REQUIREMENT: Report, as a bare number, how many lines hold "that".
§ §
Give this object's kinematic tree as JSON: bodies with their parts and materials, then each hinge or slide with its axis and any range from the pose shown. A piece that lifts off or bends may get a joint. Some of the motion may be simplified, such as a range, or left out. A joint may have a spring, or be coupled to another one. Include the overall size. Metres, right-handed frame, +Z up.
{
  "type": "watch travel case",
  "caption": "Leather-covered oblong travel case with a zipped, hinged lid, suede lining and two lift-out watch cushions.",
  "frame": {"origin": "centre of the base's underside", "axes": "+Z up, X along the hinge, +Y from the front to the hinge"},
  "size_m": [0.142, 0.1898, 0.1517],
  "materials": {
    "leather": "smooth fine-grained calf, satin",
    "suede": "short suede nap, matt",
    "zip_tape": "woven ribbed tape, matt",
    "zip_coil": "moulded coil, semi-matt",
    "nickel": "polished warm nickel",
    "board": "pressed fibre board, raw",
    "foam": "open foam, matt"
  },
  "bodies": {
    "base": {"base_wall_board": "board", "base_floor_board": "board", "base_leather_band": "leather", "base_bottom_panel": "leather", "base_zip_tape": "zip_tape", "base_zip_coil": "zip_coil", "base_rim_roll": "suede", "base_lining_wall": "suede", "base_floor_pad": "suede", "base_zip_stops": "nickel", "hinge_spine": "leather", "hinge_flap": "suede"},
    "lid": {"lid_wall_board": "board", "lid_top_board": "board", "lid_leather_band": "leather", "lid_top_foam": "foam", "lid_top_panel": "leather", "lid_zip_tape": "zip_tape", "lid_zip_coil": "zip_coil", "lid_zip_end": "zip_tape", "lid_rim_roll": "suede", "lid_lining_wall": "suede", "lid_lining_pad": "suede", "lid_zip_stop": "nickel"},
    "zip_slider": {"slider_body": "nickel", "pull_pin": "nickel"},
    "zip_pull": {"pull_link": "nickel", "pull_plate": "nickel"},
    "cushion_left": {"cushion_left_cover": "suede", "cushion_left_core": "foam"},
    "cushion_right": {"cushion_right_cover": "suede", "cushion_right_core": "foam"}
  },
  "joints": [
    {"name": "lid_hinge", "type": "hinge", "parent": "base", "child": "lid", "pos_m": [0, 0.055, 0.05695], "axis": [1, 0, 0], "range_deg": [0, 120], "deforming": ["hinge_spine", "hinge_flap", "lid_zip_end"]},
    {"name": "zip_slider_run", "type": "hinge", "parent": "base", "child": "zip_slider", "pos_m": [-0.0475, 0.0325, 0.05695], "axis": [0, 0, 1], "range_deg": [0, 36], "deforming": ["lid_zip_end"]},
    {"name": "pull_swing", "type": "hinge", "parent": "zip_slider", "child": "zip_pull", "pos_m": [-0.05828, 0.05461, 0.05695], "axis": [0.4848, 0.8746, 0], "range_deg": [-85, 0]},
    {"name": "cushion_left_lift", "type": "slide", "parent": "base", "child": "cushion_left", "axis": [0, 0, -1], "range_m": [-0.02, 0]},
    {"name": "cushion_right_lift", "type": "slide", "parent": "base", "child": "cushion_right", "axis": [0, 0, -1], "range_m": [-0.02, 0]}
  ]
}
§ §
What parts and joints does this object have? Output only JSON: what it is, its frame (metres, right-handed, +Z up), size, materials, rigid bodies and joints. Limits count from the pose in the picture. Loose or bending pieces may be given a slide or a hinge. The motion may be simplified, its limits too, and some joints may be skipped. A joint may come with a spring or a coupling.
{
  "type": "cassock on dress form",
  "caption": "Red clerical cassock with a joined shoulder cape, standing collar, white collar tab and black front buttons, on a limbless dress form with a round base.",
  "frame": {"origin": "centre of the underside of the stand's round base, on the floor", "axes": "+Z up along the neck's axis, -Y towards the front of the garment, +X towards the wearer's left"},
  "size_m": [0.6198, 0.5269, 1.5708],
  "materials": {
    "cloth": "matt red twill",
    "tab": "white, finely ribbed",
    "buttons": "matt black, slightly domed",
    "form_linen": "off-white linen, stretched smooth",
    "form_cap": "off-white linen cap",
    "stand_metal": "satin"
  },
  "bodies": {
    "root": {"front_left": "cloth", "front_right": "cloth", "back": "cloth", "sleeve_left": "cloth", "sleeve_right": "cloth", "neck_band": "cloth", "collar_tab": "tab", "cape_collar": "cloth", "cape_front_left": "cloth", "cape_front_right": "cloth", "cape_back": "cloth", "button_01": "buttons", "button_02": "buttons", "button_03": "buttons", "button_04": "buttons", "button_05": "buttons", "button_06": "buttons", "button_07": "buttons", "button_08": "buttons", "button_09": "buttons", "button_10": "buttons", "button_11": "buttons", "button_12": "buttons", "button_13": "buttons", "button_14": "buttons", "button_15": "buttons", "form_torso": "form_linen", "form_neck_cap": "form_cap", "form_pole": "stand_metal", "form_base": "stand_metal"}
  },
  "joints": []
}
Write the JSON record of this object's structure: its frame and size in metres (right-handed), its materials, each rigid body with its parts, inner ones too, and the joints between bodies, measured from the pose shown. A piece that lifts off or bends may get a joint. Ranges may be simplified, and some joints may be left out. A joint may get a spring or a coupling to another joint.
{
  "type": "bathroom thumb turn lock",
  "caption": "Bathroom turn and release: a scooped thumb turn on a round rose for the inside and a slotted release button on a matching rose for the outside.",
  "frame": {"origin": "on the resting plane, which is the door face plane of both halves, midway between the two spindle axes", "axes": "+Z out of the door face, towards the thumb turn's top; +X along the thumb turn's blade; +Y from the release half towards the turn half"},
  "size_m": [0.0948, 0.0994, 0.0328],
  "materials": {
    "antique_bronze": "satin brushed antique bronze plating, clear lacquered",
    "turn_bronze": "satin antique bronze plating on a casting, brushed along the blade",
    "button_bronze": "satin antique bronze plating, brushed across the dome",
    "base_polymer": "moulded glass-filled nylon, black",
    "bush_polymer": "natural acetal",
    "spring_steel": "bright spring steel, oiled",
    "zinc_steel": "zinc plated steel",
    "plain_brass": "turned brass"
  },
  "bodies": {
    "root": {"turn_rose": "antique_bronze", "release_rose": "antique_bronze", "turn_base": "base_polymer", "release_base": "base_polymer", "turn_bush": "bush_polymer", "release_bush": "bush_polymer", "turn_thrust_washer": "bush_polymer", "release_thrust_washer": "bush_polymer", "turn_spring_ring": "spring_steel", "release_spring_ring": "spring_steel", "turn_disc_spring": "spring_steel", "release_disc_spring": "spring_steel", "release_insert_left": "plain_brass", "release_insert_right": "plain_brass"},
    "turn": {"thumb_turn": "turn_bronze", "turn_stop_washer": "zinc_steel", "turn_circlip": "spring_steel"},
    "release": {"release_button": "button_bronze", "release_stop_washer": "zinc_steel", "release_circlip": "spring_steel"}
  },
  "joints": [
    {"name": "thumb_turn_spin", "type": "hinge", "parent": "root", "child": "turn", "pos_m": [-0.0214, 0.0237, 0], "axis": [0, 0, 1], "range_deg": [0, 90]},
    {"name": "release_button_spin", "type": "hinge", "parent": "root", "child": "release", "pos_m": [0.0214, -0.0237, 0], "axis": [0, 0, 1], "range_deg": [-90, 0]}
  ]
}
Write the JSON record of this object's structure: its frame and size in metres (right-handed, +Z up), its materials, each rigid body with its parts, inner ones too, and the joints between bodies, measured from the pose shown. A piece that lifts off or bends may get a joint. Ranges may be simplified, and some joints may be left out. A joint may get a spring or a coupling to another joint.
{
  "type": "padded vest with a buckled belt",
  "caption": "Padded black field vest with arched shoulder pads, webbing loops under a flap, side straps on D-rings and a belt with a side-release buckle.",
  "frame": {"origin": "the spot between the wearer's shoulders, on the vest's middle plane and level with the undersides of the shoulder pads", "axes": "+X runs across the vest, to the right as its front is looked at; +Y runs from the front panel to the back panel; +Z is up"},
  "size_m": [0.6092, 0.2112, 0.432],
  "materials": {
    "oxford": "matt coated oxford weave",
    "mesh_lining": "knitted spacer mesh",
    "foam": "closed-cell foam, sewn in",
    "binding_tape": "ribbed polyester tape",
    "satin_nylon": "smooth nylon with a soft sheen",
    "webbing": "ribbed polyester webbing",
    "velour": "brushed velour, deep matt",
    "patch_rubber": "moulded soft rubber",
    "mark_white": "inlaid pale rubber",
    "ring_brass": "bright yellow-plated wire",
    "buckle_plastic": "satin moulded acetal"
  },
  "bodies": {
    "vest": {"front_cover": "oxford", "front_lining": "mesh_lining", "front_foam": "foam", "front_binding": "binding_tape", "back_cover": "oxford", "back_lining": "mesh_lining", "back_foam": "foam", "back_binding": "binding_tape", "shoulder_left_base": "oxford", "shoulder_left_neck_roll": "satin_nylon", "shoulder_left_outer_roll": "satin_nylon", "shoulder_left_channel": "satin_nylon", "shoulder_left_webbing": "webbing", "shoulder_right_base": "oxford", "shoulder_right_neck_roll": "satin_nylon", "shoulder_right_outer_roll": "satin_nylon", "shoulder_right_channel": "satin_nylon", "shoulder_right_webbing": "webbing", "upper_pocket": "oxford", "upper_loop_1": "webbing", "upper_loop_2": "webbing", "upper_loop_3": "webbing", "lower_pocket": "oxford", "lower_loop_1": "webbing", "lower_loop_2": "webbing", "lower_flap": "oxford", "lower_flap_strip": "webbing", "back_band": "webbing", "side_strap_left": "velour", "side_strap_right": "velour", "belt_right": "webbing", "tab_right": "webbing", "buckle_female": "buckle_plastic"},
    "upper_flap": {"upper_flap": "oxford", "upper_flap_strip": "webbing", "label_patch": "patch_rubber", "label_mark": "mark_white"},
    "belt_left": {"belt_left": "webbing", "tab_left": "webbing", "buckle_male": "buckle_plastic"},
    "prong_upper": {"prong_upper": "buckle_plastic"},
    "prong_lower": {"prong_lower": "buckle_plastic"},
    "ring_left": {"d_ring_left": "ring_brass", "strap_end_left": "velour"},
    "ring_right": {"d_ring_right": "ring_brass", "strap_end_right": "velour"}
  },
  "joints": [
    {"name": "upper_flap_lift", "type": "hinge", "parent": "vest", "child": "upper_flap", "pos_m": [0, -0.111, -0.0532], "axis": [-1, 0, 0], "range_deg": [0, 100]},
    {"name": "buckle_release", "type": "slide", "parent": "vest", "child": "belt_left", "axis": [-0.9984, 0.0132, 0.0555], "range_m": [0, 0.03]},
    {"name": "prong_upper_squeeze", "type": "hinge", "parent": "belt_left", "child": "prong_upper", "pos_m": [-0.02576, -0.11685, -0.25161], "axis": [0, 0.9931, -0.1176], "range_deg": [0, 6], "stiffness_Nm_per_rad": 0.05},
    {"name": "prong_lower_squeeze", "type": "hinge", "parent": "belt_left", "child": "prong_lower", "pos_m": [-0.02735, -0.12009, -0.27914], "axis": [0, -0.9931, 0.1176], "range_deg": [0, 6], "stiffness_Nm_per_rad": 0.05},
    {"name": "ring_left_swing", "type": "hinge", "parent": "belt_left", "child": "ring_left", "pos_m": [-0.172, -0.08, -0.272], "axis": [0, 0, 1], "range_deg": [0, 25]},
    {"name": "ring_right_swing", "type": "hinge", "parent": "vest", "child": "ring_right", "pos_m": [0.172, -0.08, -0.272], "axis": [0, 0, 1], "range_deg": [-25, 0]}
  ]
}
§ §
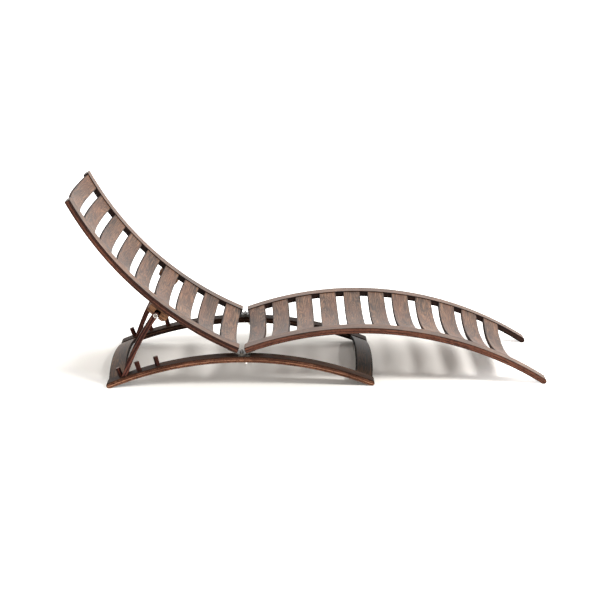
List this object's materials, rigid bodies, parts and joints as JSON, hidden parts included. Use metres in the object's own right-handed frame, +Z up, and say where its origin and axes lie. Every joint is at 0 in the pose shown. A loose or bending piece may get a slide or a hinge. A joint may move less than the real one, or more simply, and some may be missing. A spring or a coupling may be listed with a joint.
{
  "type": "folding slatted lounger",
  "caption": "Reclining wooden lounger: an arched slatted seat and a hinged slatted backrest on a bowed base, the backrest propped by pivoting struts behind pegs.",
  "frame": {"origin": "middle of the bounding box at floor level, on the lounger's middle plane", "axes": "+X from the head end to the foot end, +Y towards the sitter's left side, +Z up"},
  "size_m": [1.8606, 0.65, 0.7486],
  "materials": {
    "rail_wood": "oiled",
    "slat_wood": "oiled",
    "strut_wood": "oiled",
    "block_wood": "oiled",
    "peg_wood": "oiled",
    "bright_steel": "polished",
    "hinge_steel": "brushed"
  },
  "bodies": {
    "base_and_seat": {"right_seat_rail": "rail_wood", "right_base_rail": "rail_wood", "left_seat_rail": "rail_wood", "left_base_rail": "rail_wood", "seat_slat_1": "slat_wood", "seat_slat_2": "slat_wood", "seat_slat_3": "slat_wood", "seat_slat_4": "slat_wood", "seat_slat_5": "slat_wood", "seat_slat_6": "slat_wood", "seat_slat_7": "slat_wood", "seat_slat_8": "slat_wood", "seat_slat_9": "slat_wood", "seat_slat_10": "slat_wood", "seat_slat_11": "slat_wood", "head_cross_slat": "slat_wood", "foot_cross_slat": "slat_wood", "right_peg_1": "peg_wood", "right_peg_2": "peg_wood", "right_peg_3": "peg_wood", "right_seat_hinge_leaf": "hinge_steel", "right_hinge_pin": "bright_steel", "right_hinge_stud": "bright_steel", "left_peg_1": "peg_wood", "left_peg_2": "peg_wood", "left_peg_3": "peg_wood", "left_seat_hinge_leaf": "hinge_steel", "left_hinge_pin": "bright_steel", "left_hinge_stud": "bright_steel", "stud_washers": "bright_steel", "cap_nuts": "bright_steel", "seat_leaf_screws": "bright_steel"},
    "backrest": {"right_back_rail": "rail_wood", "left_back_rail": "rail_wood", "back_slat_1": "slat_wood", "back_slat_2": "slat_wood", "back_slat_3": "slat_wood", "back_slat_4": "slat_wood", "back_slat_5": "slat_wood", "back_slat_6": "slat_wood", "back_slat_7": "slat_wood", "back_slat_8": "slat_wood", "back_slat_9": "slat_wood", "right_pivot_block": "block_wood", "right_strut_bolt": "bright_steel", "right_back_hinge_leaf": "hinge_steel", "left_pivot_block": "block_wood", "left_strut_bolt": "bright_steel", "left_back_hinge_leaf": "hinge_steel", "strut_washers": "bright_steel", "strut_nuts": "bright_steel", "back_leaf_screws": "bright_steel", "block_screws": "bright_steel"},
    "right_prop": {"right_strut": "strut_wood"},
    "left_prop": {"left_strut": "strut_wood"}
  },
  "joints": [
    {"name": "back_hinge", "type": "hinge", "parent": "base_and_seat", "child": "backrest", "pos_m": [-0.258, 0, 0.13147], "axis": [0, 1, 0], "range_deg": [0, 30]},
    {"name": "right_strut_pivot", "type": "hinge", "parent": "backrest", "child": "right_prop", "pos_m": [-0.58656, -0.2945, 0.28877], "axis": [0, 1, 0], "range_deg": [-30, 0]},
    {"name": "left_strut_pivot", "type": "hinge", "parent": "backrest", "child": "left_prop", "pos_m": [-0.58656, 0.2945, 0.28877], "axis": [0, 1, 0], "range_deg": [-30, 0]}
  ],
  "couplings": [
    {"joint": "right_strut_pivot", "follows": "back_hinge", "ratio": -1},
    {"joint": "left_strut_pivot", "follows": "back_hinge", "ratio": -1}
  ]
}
§ §
RESULT OF THIS EXERCISE: 3